Repeat the whole listing exactly as written.

» Data for this task
########
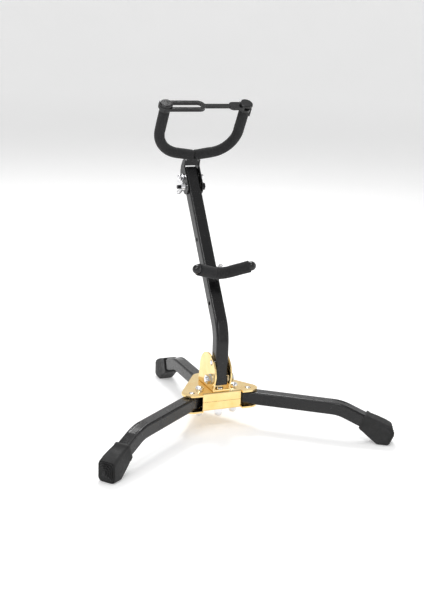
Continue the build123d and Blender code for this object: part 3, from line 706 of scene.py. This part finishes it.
def area_light(name, place, aim, size, power):
    """Rectangular light at place that faces aim, with its size in metres and power in watts."""
    data = bpy.data.lights.new(name, "AREA")
    data.shape = "RECTANGLE"
    data.size, data.size_y = size
    data.energy = power
    obj = bpy.data.objects.new(name, data)
    obj.location = place
    obj.rotation_euler = (Vector(aim) - Vector(place)).to_track_quat("-Z", "Y").to_euler()
    bpy.context.scene.collection.objects.link(obj)


floor()
middle = (0, 0, 0.2)
area_light("key", (-1.5, -1.0, 1.6), middle, (0.5, 1.0), 9)
area_light("fill", (1.9, -1.2, 1.0), middle, (0.5, 1.4), 6)
area_light("back", (0.35, 1.3, 2.1), middle, (0.7, 0.7), 30)
area_light("top", (0.0, -0.2, 2.6), middle, (1.0, 1.0), 6)
area_light("spark", (-0.7, -1.3, 1.9), (0, 0, 0.35), (0.22, 0.22), 7)
world = bpy.data.worlds.new("studio")
world.use_nodes = True
world.node_tree.nodes["Background"].inputs["Color"].default_value = (1.0, 1.0, 1.0, 1.0)
world.node_tree.nodes["Background"].inputs["Strength"].default_value = 0.5
bpy.context.scene.world = world
bpy.context.scene.view_settings.view_transform = "Standard"

# --------------------------------------------------------------------- camera
FOCAL = 1.7491667  # focal length as a share of the picture's longer side
SENSOR = 36.0
AIM_RIGHT = 0.0108623  # slopes that turn the camera a little from the stand's middle
AIM_UP = 0.0300143
camera_at = Vector((-0.5996, HUB_Y - 1.3863, 0.6059))
aim_at = Vector((0, HUB_Y, 0.25))
forward = (aim_at - camera_at).normalized()
right = forward.cross(Z_AXIS).normalized()
up = right.cross(forward)
roll = radians(2.1)
right, up = right * cos(roll) + up * sin(roll), up * cos(roll) - right * sin(roll)
forward = (forward - right * AIM_RIGHT - up * AIM_UP).normalized()
right = forward.cross(up).normalized()
up = right.cross(forward)
camera_data = bpy.data.cameras.new("camera")
camera_data.sensor_width = SENSOR
camera_data.lens = FOCAL * SENSOR
camera = bpy.data.objects.new("camera", camera_data)
turn = Matrix((right, up, -forward)).transposed()
camera.matrix_world = Matrix.Translation(camera_at) @ turn.to_4x4()
bpy.context.scene.collection.objects.link(camera)
bpy.context.scene.camera = camera
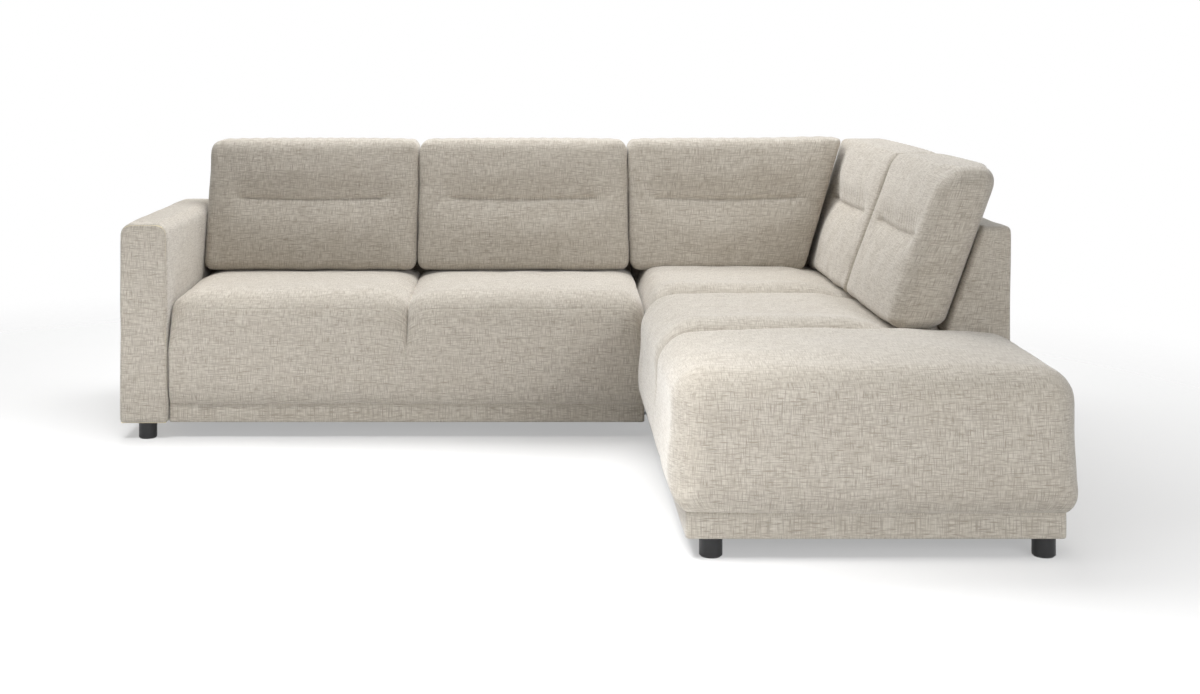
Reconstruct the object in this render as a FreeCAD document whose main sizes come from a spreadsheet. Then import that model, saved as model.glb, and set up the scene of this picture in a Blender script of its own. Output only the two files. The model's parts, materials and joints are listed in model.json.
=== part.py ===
########
» Answer to the problem
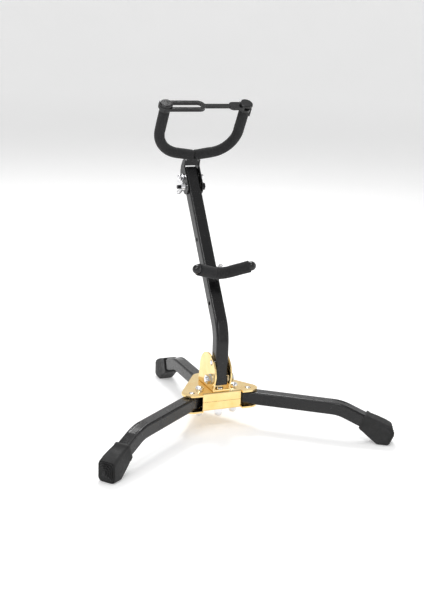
Continue the build123d and Blender code for this object: part 3, from line 706 of scene.py. This part finishes it.
def area_light(name, place, aim, size, power):
    """Rectangular light at place that faces aim, with its size in metres and power in watts."""
    data = bpy.data.lights.new(name, "AREA")
    data.shape = "RECTANGLE"
    data.size, data.size_y = size
    data.energy = power
    obj = bpy.data.objects.new(name, data)
    obj.location = place
    obj.rotation_euler = (Vector(aim) - Vector(place)).to_track_quat("-Z", "Y").to_euler()
    bpy.context.scene.collection.objects.link(obj)


floor()
middle = (0, 0, 0.2)
area_light("key", (-1.5, -1.0, 1.6), middle, (0.5, 1.0), 9)
area_light("fill", (1.9, -1.2, 1.0), middle, (0.5, 1.4), 6)
area_light("back", (0.35, 1.3, 2.1), middle, (0.7, 0.7), 30)
area_light("top", (0.0, -0.2, 2.6), middle, (1.0, 1.0), 6)
area_light("spark", (-0.7, -1.3, 1.9), (0, 0, 0.35), (0.22, 0.22), 7)
world = bpy.data.worlds.new("studio")
world.use_nodes = True
world.node_tree.nodes["Background"].inputs["Color"].default_value = (1.0, 1.0, 1.0, 1.0)
world.node_tree.nodes["Background"].inputs["Strength"].default_value = 0.5
bpy.context.scene.world = world
bpy.context.scene.view_settings.view_transform = "Standard"

# --------------------------------------------------------------------- camera
FOCAL = 1.7491667  # focal length as a share of the picture's longer side
SENSOR = 36.0
AIM_RIGHT = 0.0108623  # slopes that turn the camera a little from the stand's middle
AIM_UP = 0.0300143
camera_at = Vector((-0.5996, HUB_Y - 1.3863, 0.6059))
aim_at = Vector((0, HUB_Y, 0.25))
forward = (aim_at - camera_at).normalized()
right = forward.cross(Z_AXIS).normalized()
up = right.cross(forward)
roll = radians(2.1)
right, up = right * cos(roll) + up * sin(roll), up * cos(roll) - right * sin(roll)
forward = (forward - right * AIM_RIGHT - up * AIM_UP).normalized()
right = forward.cross(up).normalized()
up = right.cross(forward)
camera_data = bpy.data.cameras.new("camera")
camera_data.sensor_width = SENSOR
camera_data.lens = FOCAL * SENSOR
camera = bpy.data.objects.new("camera", camera_data)
turn = Matrix((right, up, -forward)).transposed()
camera.matrix_world = Matrix.Translation(camera_at) @ turn.to_4x4()
bpy.context.scene.collection.objects.link(camera)
bpy.context.scene.camera = camera
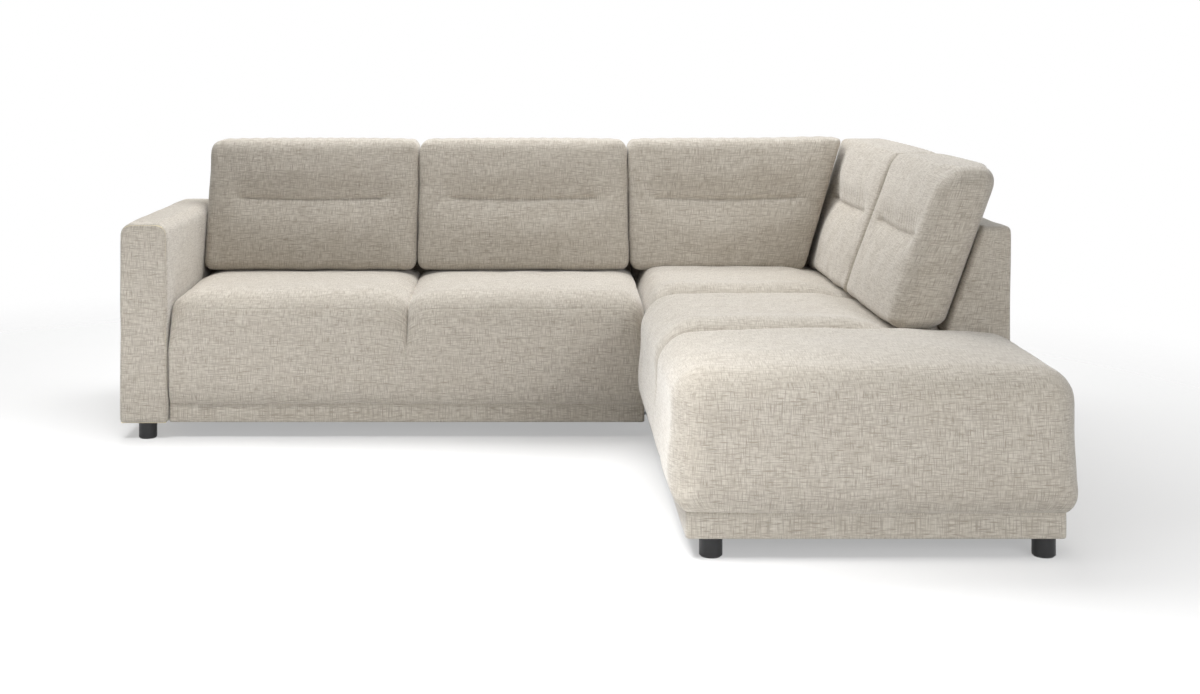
Reconstruct the object in this render as a FreeCAD document whose main sizes come from a spreadsheet. Then import that model, saved as model.glb, and set up the scene of this picture in a Blender script of its own. Output only the two files. The model's parts, materials and joints are listed in model.json.
=== part.py ===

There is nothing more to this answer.